Deep learning has this particularity to only get better when more data is available

Now, improvements in computation capabilities and algorithms are only partially explaining the boom in ML and AI we have witnessed in the last few years. AI, and particularly the most advanced stuff like deep learning, has this particularity to only get better when more data is available. And data production has boomed in the last decade. Consider that in 2013 already, 90% of all the data available was generated in the last two years, a time when the internet of things was not even a thing yet.

In 2013 already, 90% of all the data available was generated in the last two years

This is mind blowing. To the extent that experts view data as the new oil. And indeed, data has been fueling most of the economic growth measured in developed economies. But unlike oil, data is not consumed. It is kept in well-guarded silos. It has too much value to be shared, because sharing data is viewed as a one-way process, which may forever jeopardize the competitive advantage (and the intrinsic value) of single-handedly owning that data.

This is problematic, and the problem is multi-faceted.

  • On the one hand, data provides too much power to the few people who have both the data and the know-how to use it. This now represents a significant source of concern for the UN.
  • On the other hand, much data just sits there with no productive use. Many non-tech companies of all sizes sit on relatively big amounts of data, which they do not currently use to their full potential because either they don’t have the skills to use the data, or because the data is too small, too specialized or too narrow to be exploitable.

The big opportunity lies in breaking silos of this data that is not used today

It would be politically risky to impose anything to big tech behemoths, so they are likely to keep expanding and enriching their data as they see fit. The big opportunity lies in breaking silos of this data that is not used today among all other players.

Until recently, we did not yet have the tools to seize this opportunity. But the day has come thanks to the emergence of two other phenomenons that have shaped society over the last decade: the uberization of work and the emergence of distributed ledger technology.

  • The success of Uber tells us something about the power of markets; no one was able to compete with a market of loosely coordinated independent players.

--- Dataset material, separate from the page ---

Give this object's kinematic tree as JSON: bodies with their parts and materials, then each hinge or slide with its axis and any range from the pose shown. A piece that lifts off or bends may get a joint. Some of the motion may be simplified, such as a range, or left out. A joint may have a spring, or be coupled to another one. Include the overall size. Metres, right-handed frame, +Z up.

Adam Smith had predicted that an invisible hand was driving markets in the 18th century, and it has pushed Uber to the success we know today. Uber business practices are debatable, but the success of their model is undeniable.
  • The rise and longevity of Bitcoin shows that money is a social construct; as long as one knows that someone else will accept something as a mean of payment, one can safely accept that something oneself as mean of payment, even 32-bytes strings. It started with a handful of people in 2009 and grew exponentially from there thanks to network effects. Bitcoin has also shown that distributed ledger technologies (DLT) can create value among counterparties that do not trust each other. This enables collaboration between counterparties that would otherwise only be able to compete with one another.

Distributed ledger technologies can create value among counterparties that do not trust each other

The combination of these two phenomenons has given birth to a new paradigm: one can create markets among competitors in the same sector, no matter how fierce the competition. In fact, the oil industry is already using blockchain technology to manage collaboration on pipelines usage. They may compete on all aspects of the business, but when it comes to logistics it’s much more effective to use a clear set of rules (and a can’t be evil moto) than a business association to manage dispute (in a shouldn’t be evil modus operandi). It works in the oil industry, but also in and many other industries where DLT is changing collaboration in logistics/shipments, accounting, finance, marketing …etc.

Of course, this exact same model can be applied to data and analytic services. And this is precisely what some smart people are doing: Ocean Protocol is building a new open data economy. They are creating the tools to be able to match data providers with data scientists. They are creating a reference market for curating and exchanging data. They are creating the future of data economy where data and skills can be monetized independently in joint, yet trustless value creation.

Ocean Protocol is building a new open data economy

Participants in the market are incentivize to share the data they have with others. Concerns over disseminating ownership of the data is addressed by integrating on-premise computation, meaning that no data ever has to leave the servers where it is located, mitigating the risk for data owners. The specifications of these markets are still being carved out to date, but it makes no doubt that when the market is ready, it is going to have a huge impact on the way we create and share value from data.

Freely flowing data across teams and structures will unlock new insights. It will even up the game between tech giants and all others. It will enable new services and new business models. It will change the way 99% businesses operate today.

Currently a consortium of car manufacturers is pooling their driving data using the platform to be able to train a self-driving car model, in catch-up mode vs Google, Apple and Uber. But not for long in my opinion. I firmly believe that when we will look back in 10 years, we will observe that those who did not piggy back on the power of this nascent data market, no matter how much ahead they were at the start, have been left behind. The invisible hand of the market will have worked its magic, again.

This is my hope, at least. But I don’t want to be hopeful, I want to be part of it.